Face it.  Most networks are dominated by Windows computers.  My main file server at home is Windows-based.  Even Linux-based shares like NAS boxes use Samba (a way to allow Linux to share files and folders that emulates Windows shares).

The Mac does too.  However, it's not very elegant.  I had to drop down a menu to type in "smb://fileserver" and add it to a list.  Every time I want to access any shared folders and files, I have to navigate to that list.  "Go, Connect to server" is the path you'd have to take.

Windows has a place for servers with shared resources just show up!  Why can't we have that?  Even Ubuntu is easier to browse the network.

And shared printers?  Even following the steps provided by Apple's own web page, I can't get it to work.

 

Why Don't You Go Back to Windows? 

The Mac faithful will probably tell me to just go back to Windows, or that I don't get it.  To those blind to their faith, I say "it's you who don't get it".  Adding those features to make Mac OS X more complete and more usable for Windows-oriented users won't make Mac less Mac-like.  As some of my friends would say, "it won't bother you none!”
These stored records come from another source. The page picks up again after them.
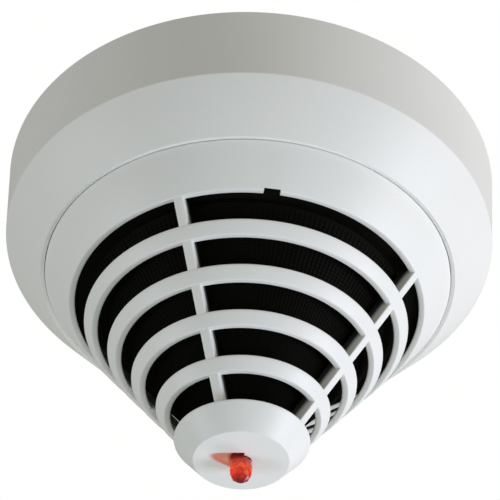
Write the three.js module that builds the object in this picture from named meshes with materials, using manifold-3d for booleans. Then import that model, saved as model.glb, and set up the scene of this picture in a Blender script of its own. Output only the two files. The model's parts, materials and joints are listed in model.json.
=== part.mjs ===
// Ceiling heat detector: a surface-mount base, and a conical louvred head that twists and pulls out
// of it. Millimetres. The origin is the centre of the flat face that lies on the ceiling. +Z points
// into the ceiling, so the detector hangs down into negative z. The front of the detector faces -Y.
import * as THREE from "three";
import { mergeVertices } from "three/addons/utils/BufferGeometryUtils.js";
import Module from "manifold-3d";

const wasm = await Module();
wasm.setup();

// ---- Driving dimensions ----
const GAP = 0.3; // air left between pieces that touch
const FINE = 60; // sides of a large turned piece
const MEDIUM = 36;
const SMALL = 16;

const WALL_TOP_RADIUS = 61.4; // base wall where it meets the ceiling
const WALL_LOW_RADIUS = 60.1; // base wall at its lower edge
const WALL_LOW_Z = -19.2; // where the wall starts to round over into the underside
const BACK_PLATE = 2.5; // thickness of the base's back plate
const CABLE_HOLE_RADIUS = 11;

const CONE_SLOPE = 1.285; // drop of the cone per millimetre of radius
const SEAM_RADIUS = 49.35; // where the head's cone meets the base
const SEAM_Z = -30.8;
const SKIRT_RADIUS = 49.7; // inner wall of the base, around the head's rim

const RING_COUNT = 4; // louvre rings between the band and the tip
const RING_PITCH = 7.95; // height from one ring to the next
const RING_FACE = 2.93; // height of a ring's sloping outer face
const RING_DEPTH = 1.67; // width of a ring's lower face
const RING_RISE = 0.34; // how far that face climbs inwards
const FIRST_RING_Z = -44.3; // upper edge of the first ring
const RIB_ANGLES = [-22.5, 67.5, 157.5, 247.5]; // from the front, towards +X
const RIB_WIDTH = 2.3;
const RIB_DEPTH = 4.7; // from the cone's surface inwards
const NOTCH_ANGLE = 6.5; // removal tool's notch in the band's lower edge
const NOTCH_TOP = -39.15;
const NOTCH_WIDTH = 3.8;

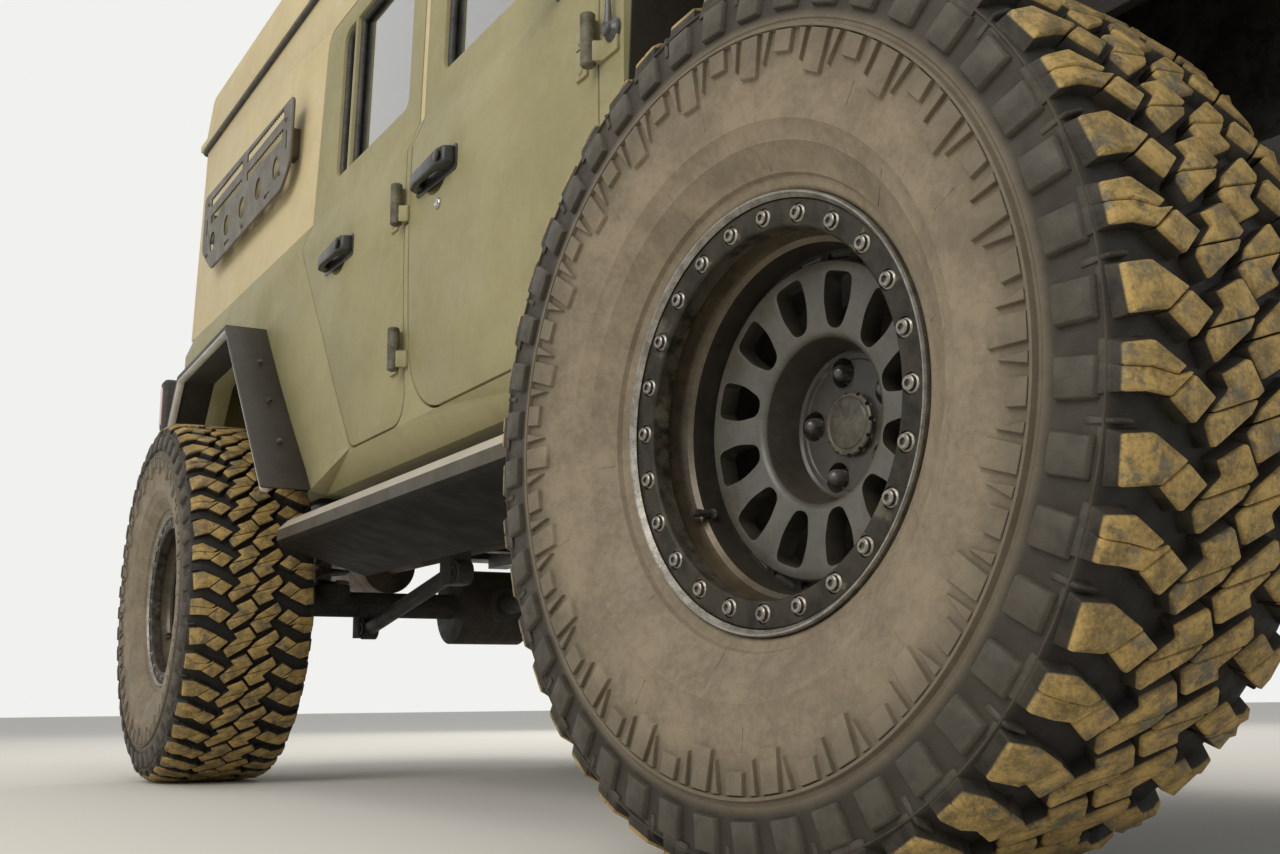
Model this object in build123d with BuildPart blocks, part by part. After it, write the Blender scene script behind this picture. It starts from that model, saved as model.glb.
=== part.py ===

The truth is, Mac OS X is very flashy, and I like that.  It panders to the normal users with great fan service.  The overscroll bounce, the zooming, the multitouch gestures.  They're great!  But doing anything more than just surfing the net, or more than one thing at a time, and I find it frustrating.

There are other oddities, too.  The reliance on iPhotos and iTunes for photo and music management is one of them.  There are photos and other JPGs I want to incorporate into my movie, but iMovie seem to only want to see resources available only if they were imported to one of its media cataloging siblings.  What if I don't want to import the picture assets into my own personal photo album?  What if I don't want these sound effect files mixed in with my music collection?

I can drag and drop them from folders, but they aren't really integrated into iMovie.

The largest barrier for me is the windows management and file management.  They are preventing me from doing things I need to do.  I do like the fan service. I really like the spit and polish.  Now, I want substance behind it all.